— start —

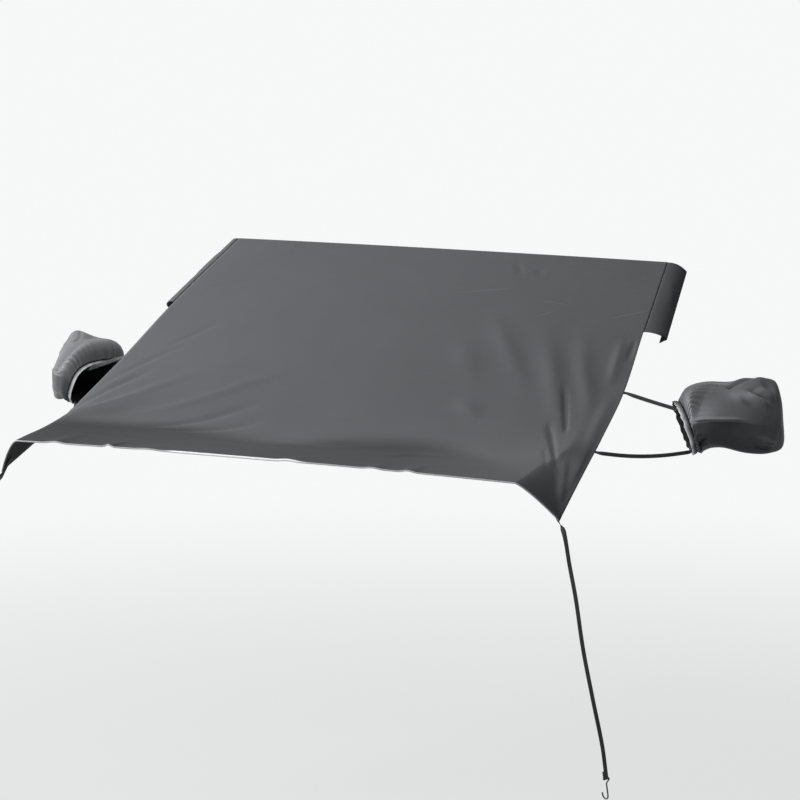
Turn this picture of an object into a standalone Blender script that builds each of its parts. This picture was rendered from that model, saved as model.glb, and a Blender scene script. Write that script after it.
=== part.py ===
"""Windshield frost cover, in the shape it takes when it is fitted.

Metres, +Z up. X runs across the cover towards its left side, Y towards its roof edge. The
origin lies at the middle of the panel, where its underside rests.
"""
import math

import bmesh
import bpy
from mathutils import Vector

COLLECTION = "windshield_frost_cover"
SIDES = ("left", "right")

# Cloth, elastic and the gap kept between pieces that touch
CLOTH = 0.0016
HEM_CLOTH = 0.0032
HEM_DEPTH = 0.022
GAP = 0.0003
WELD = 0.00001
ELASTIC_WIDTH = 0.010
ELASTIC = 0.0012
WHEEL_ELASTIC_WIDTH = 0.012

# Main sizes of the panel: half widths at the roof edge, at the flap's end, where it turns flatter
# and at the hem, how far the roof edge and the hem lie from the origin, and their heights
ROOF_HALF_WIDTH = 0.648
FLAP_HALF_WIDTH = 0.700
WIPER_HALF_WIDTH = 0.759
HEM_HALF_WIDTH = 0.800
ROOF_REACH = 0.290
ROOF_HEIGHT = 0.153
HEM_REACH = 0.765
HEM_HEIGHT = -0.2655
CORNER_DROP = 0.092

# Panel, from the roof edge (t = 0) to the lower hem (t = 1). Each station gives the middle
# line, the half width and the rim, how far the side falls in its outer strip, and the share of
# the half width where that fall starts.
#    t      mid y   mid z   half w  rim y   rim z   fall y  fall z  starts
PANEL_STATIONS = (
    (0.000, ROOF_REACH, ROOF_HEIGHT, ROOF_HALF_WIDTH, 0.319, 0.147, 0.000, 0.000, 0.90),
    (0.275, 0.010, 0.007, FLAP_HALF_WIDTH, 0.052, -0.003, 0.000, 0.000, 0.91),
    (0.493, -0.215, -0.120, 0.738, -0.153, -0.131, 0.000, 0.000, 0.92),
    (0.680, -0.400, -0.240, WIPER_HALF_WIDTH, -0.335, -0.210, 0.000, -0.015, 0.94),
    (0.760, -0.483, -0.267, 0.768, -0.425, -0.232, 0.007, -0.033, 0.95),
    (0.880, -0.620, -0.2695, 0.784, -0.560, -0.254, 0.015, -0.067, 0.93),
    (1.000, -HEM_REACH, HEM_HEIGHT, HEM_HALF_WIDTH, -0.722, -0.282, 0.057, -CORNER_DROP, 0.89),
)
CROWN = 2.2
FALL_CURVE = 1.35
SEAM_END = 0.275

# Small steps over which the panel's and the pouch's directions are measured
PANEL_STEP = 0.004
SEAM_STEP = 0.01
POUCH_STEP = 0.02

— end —

• [Exercise instructions]:
In this exercise, copy only the lines from the opening line of the material through the line where "import math" appears.

• [The output]:
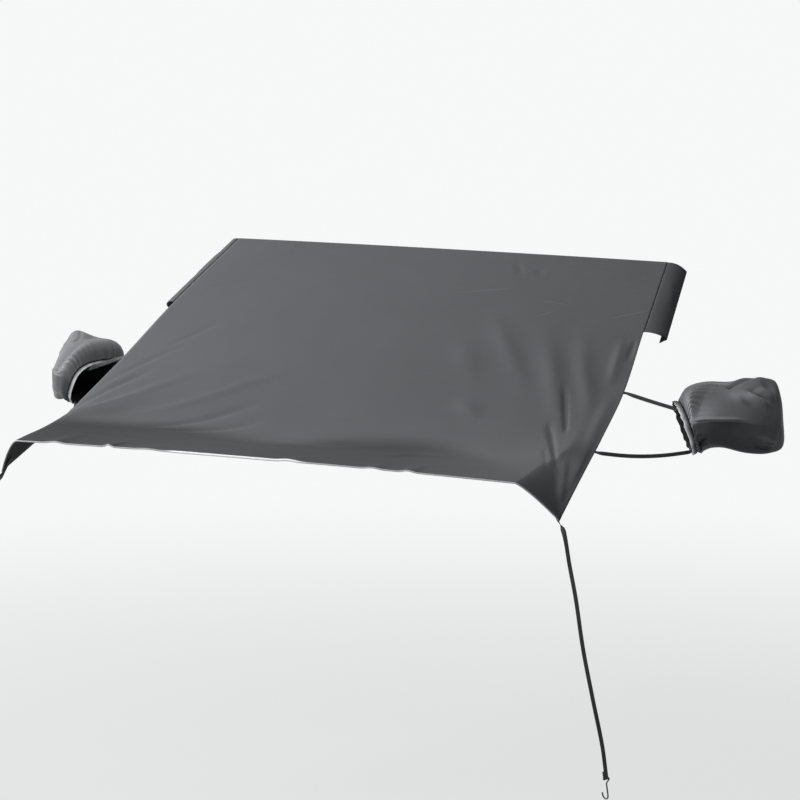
Turn this picture of an object into a standalone Blender script that builds each of its parts. This picture was rendered from that model, saved as model.glb, and a Blender scene script. Write that script after it.
=== part.py ===
"""Windshield frost cover, in the shape it takes when it is fitted.

Metres, +Z up. X runs across the cover towards its left side, Y towards its roof edge. The
origin lies at the middle of the panel, where its underside rests.
"""
import math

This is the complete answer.